# Texas Holey Rock...bleach bone white?



## al7601 (May 10, 2011)

Bought some holey rock off EBay and its got a tint of brownish pink to it and was wondering how to get them super white? I soaked them mild bleach for a day and couple spots got much whiter so what do I do? I'm not talking about taking algae off, just prepping it from the field to super white. Thanks!


----------



## PfunMo (Jul 30, 2009)

Stronger levels of bleaching will remove the colors that are organic, like dirt. But then there is a lot of difference in limestone colors. It can come in a range of colors. Some almost brown, some grey and some which is truly white. If the rock you have is brown, it may be brown all the way through due to the materials in the sediment that formed the rock. Not much to do to make it white.


----------



## lucid_eye (Apr 12, 2009)

I have had luck with sand blasting the rock, and using a strong acid works as well.


----------



## al7601 (May 10, 2011)

Don't want to go through with acid and it looks like there is some room for improvement to get whiter.


----------



## Pizzle (May 24, 2011)

Even if you get it nice and white looking before you put it in, eventually it will get covered with algae and won't look white anymore. I guess what I am trying to say is don't worry about it.


----------



## al7601 (May 10, 2011)

Pizzle said:


> Even if you get it nice and white looking before you put it in, eventually it will get covered with algae and won't look white anymore. I guess what I am trying to say is don't worry about it.

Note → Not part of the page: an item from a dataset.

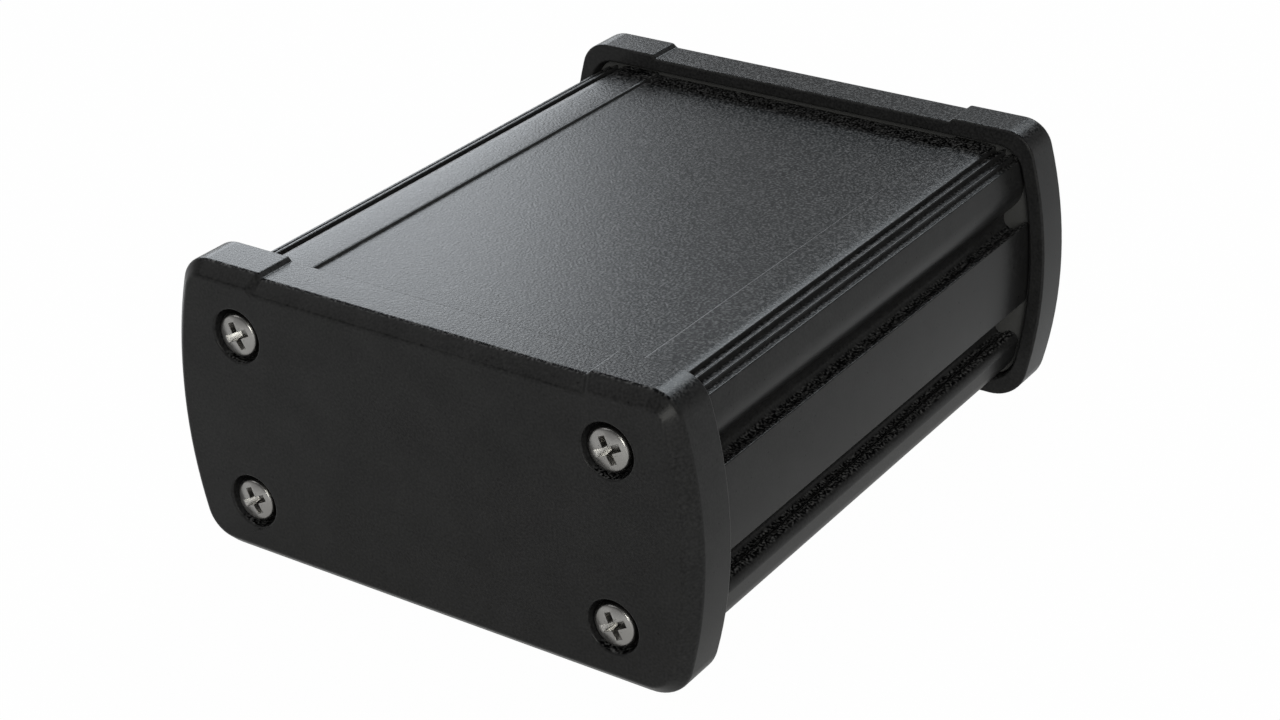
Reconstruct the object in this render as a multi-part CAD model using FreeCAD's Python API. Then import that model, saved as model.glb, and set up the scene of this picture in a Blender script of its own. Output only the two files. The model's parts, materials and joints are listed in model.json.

True, but that's like buying a used fish tank with water stains and algae and not cleaning it before you set it up...just doesn't make sense. Were not talking about $0.69 lb rocks here.


----------



## PaulineMi (Apr 3, 2008)

Bleaching the holey rock turns it white unless what PfunMo said applies. Mine all turn white when bleached except for an area on a couple of pieces that stays a light tan. I've had my Texas holey rock for about 5 years. They get a twice a year bleaching. It's a MAJOR PIA but I like the white look in my tank.


----------



## PfunMo (Jul 30, 2009)

Since there are many different shades of limestone it sometimes is worth not buying untill you see the rock. If you think how the rock is formed from sediment as things settle to the bottom, you can see that at different times over millions of years there will be different plants and animals leaving the deposit. That makes the colors vary somewhat. This area was once an ocean bottom but as the water dried and the level dropped, there are places which got lots more dirt from the shore. Those will be prone to having more dark colors mixed in. If you have a rock that is made of solid white material, you can bleach it to white. But if you have a rock that is a natural yellow or dark grey, bleaching will change little about the color. As I cut or drill rocks, I often find different layers down through the rock. It's kind of like looking at history from millions of years ago.


----------



## al7601 (May 10, 2011)

I appreciate all the feed back and the way I was looking at it is that they are in fact eroding with the top layer being the darkest but it makes sense that they do have different shades and all the bleach and acid in the world won't make some rocks white.


----------



## PfunMo (Jul 30, 2009)

If there is a top layer that is darker, it may just be from the soil around the rock. In that case bleaching may make a lot of difference in the color. This might be a good time to gamble--with small change. A 1/2 gallon is pretty cheap if it might get an expensive rock brought around to the color you want. There will be no real difference too the fish whether you use a strong mix or weak. When you are done soaking, rinse it and that will dilute it so that you then have a weak mix if any is left. See what it looks like and if it looks good, let it dry so any remaining chlorine will gas off and you will have done a good job. It may/may not work but to me, it is worth a dollars worth of bleach to find out.


----------



## PaulineMi (Apr 3, 2008)

And in my experience it sometimes lightens a bit when it dries.


----------



## inurocker (May 9, 2011)

al7601 said:


> Pizzle said:
> 
> 
> > Even if you get it nice and white looking before you put it in, eventually it will get covered with algae and won't look white anymore. I guess what I am trying to say is don't worry about it.
> ...


Makes perfect sense, nature made the rock the color it is and will make it other colors when you put it in your tank.
More like painting a fish because nature didn't make it the color you like. 
Don't get me wrong wash the rocks to make sure they are tank safe, but from there on you are making work for yourself.


----------